Je reste convaincue, comme d’autres, que l’innovation provient des territoires et, donc, qu’il faut d’une certaine manière articuler la dimension territoriale et la dimension de la solidarité européenne.
En conclusion, qui connaît un peu l’histoire européenne sait que toutes les crises ont fait avancer l’Europe. Si, aujourd’hui, nous disposons d’une politique régionale et de fonds structurels, nous le devons aux Britanniques, qui avaient marchandé, au début des années 1970, l’acceptation de la politique agricole commune contre une politique industrielle venant en soutien à certaines régions désindustrialisées. Si, aujourd’hui, nous avons l’ébauche d’une Europe sociale, nous le devons aux pays nordiques, tout comme nous leur devons de savoir ce qu’est une politique des consommateurs en Europe.

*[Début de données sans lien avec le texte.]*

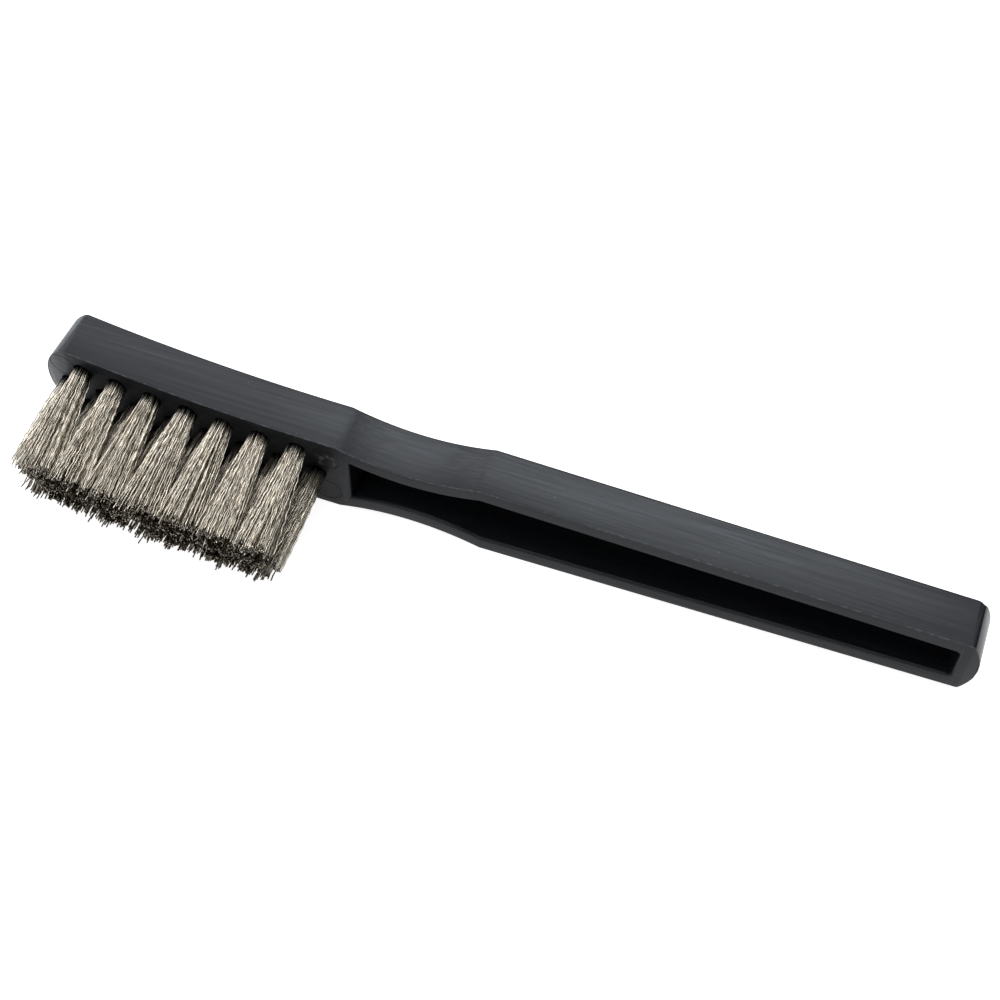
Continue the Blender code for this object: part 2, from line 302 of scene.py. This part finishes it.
# Four push-out pins of the mould each leave a thin round groove in the bristle face
MARK_RADIUS = 0.00235
MARK_GROOVE = 0.00008
MARK_SPREAD = 0.00425
MARK_FROM_TIP = 0.0036
MARK_FROM_SHOULDER = 0.0018
MARK_STEPS = 56
GROOVE_STEPS = 8
bpy.ops.object.select_all(action="DESELECT")
grooves = None
for mark_x in (TIP_X + MARK_FROM_TIP, SHOULDER_X - MARK_FROM_SHOULDER):
    for mark_z in (MIDDLE_Z - MARK_SPREAD, MIDDLE_Z + MARK_SPREAD):
        bend = math.asin((SHOULDER_X - mark_x) / BOW_RADIUS)
        place = (mark_x, FACE_Y + BOW_RADIUS * (1 - math.cos(bend)), mark_z)
        bpy.ops.mesh.primitive_torus_add(location=place, rotation=(math.pi / 2, 0, -bend),
                                         major_radius=MARK_RADIUS, minor_radius=MARK_GROOVE,
                                         major_segments=MARK_STEPS, minor_segments=GROOVE_STEPS)
        if grooves is None:
            grooves = bpy.context.object
            bpy.ops.object.transform_apply(location=True, rotation=True, scale=True)
            bpy.ops.object.mode_set(mode="EDIT")
bpy.ops.object.mode_set(mode="OBJECT")
cut(handle, grooves)
bpy.ops.object.select_all(action="DESELECT")
handle.select_set(True)
bpy.context.view_layer.objects.active = handle
SMOOTH_ANGLE = math.radians(32)
bpy.ops.object.shade_smooth_by_angle(angle=SMOOTH_ANGLE)


def add_node(material, kind, place, **settings):
    """A shader node at a place in the editor, with its settings made."""
    node = material.node_tree.nodes.new(kind)
    node.location = place
    for name, value in settings.items():
        setattr(node, name, value)
    return node


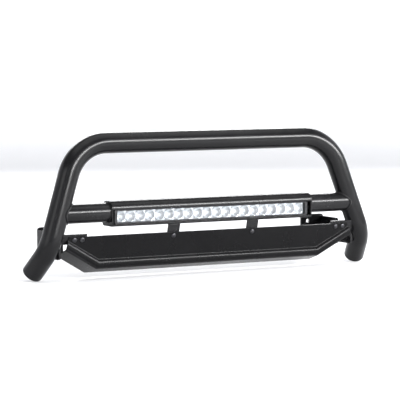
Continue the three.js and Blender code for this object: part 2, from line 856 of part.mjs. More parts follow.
add('skid_plate', skidPlate(), PLATE_COAT);
addPair('skid_plate_tab', plateTab(), POWDER_COAT);
addPair('skid_plate_hanger', hanger(), POWDER_COAT);
for (const [place, bolt] of Object.entries(PLATE_BOLT_PLACES)) {
  addPair(`skid_plate_bolt_${place}`, carriageBolt(bolt), BLACK_ZINC);
  addPair(`skid_plate_nut_${place}`, plateNut(bolt), BRIGHT_ZINC);
}

// ---------------------------------------------------------------------------
// Frame brackets: a gusset welded behind each leg, and a bracket bolted to it
// ---------------------------------------------------------------------------

const WEB_OUTER = GUSSET.inner - GAP;
const WEB_INNER = WEB_OUTER - FRAME_BRACKET.thickness;
const GUSSET_OUTER = GUSSET.inner + GUSSET.thickness;

function gusset() {
  const { inner, front, back, low, high, corner } = GUSSET;
  const blank = prismX(roundedRectangle(front, low, back, high, corner), inner, GUSSET_OUTER);
  const holes = Object.values(FRAME_BOLTS).map(({ y, z }) =>
    rodX(FRAME_BOLT.radius + GAP, inner - 3, GUSSET_OUTER + 3, y, z),
  );
  return largestPiece(cut(blank, HOOP_ROOM, ...holes));
}

function frameBracket() {
  const { webFront, webBack, low, high, cornerRadius, thickness } = FRAME_BRACKET;
  const { footInner, footLow, footHigh, slotHalf } = FRAME_BRACKET;
  const { footHoleX, footHoleRise, footHoleRadius } = FRAME_BRACKET;
  const web = prismX(roundedRectangle(webFront, low, webBack, high, cornerRadius), WEB_INNER, WEB_OUTER);
  const footOutline = roundedRectangle(footInner, footLow, WEB_OUTER, footHigh, cornerRadius);
  const foot = prismY(footOutline, webBack - thickness, webBack);
  const slots = Object.values(FRAME_BOLTS).map(({ y, z }) => {
    const reach = slotHalf + 5;
    const slot = roundedRectangle(y - reach, z - slotHalf, y + reach, z + slotHalf, slotHalf - 0.1);
    return prismX(slot, WEB_INNER - 3, WEB_OUTER + 3);
  });
  const middle = (footLow + footHigh) / 2;
  const footHoles = [-1, 1].map((side) => {
    const z = middle + side * footHoleRise;
    return rodY(footHoleRadius, webBack - thickness - 4, webBack + 4, footHoleX, z, 16);
  });
  return cut(join(web, foot), ...slots, ...footHoles);
}

// Flange bolts from the inner side, with flange nuts outside the gusset.
function frameBolt({ y, z }) {
  const { radius, head, headHeight, flange, flangeThickness, nutHeight } = FRAME_BOLT;
  const headFace = WEB_INNER - GAP;
  return join(
    rodX(head, headFace - headHeight, headFace, y, z, 6),
    rodX(flange, headFace - flangeThickness, headFace, y, z, 16),
    rodX(radius, headFace - 1, GUSSET_OUTER + nutHeight + 5, y, z),
  );
}

function frameNut({ y, z }) {
  const { radius, head, nutHeight, flange, flangeThickness } = FRAME_BOLT;
  const from = GUSSET_OUTER + GAP;
  const hole = rodX(radius + GAP, from - 2, from + nutHeight + 2, y, z);
  const nut = rodX(head, from, from + nutHeight, y, z, 6);
  return cut(join(nut, rodX(flange, from, from + flangeThickness, y, z, 16)), hole);
}

addPair('leg_gusset', gusset(), POWDER_COAT);
addPair('frame_bracket', frameBracket(), POWDER_COAT);
for (const [place, bolt] of Object.entries(FRAME_BOLTS)) {
  addPair(`frame_bolt_${place}`, frameBolt(bolt), BRIGHT_ZINC);
  addPair(`frame_nut_${place}`, frameNut(bolt), BRIGHT_ZINC);
}

// ---------------------------------------------------------------------------
// Origin midway between the bracket feet
// ---------------------------------------------------------------------------

assembly.position.set(0, -FRAME_BRACKET.webBack, -(FRAME_BRACKET.footLow + FRAME_BRACKET.footHigh) / 2);

export default guard;
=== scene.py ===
"""Front grille guard: the looks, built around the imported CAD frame.

Shapes are drawn in millimetres around an axis of the guard, and make_piece puts them in the frame, in metres.
"""

import math

import bmesh
import bpy
from mathutils import Matrix, Vector


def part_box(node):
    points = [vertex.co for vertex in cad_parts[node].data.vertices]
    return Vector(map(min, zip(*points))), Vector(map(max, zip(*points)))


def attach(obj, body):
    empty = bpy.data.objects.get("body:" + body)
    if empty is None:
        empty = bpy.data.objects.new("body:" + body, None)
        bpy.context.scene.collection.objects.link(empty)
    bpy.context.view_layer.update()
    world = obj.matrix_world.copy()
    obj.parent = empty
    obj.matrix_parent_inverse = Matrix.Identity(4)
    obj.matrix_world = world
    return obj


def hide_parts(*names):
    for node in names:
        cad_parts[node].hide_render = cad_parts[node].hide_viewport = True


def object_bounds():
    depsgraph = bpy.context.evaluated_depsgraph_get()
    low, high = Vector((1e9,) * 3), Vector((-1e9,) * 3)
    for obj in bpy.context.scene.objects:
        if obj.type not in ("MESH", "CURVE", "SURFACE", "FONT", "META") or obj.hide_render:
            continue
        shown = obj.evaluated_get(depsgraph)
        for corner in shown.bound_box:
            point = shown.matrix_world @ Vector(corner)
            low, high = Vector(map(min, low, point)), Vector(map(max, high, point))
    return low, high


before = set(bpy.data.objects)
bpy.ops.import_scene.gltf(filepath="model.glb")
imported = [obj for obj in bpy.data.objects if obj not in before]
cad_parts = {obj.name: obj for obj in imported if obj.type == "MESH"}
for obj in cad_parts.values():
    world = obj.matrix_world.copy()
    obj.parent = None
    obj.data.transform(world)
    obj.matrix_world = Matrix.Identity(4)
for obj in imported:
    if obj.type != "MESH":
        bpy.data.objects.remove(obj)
cad_low, cad_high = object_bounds()

# ---------------------------------------------------------------------------
# Driving dimensions, in millimetres
# ---------------------------------------------------------------------------

MM = 0.001
GUARD = "guard_frame"
LIGHT = "light_bar"
SIDES = {"right": 1, "left": -1}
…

Chaque crise a donc apporté des progrès en matière européenne, mais, là, nous faisons face à une crise beaucoup plus systémique et fondamentale, atteignant l’économie réelle comme jamais. C’est pourquoi, madame la secrétaire d’État, nous vous demandons de faire des points de vigilance que j’ai tenté d’exposer de véritables axes prioritaires. Gardez cette pugnacité éclairée, mais essayez de mettre un peu d’humanité dans la position française !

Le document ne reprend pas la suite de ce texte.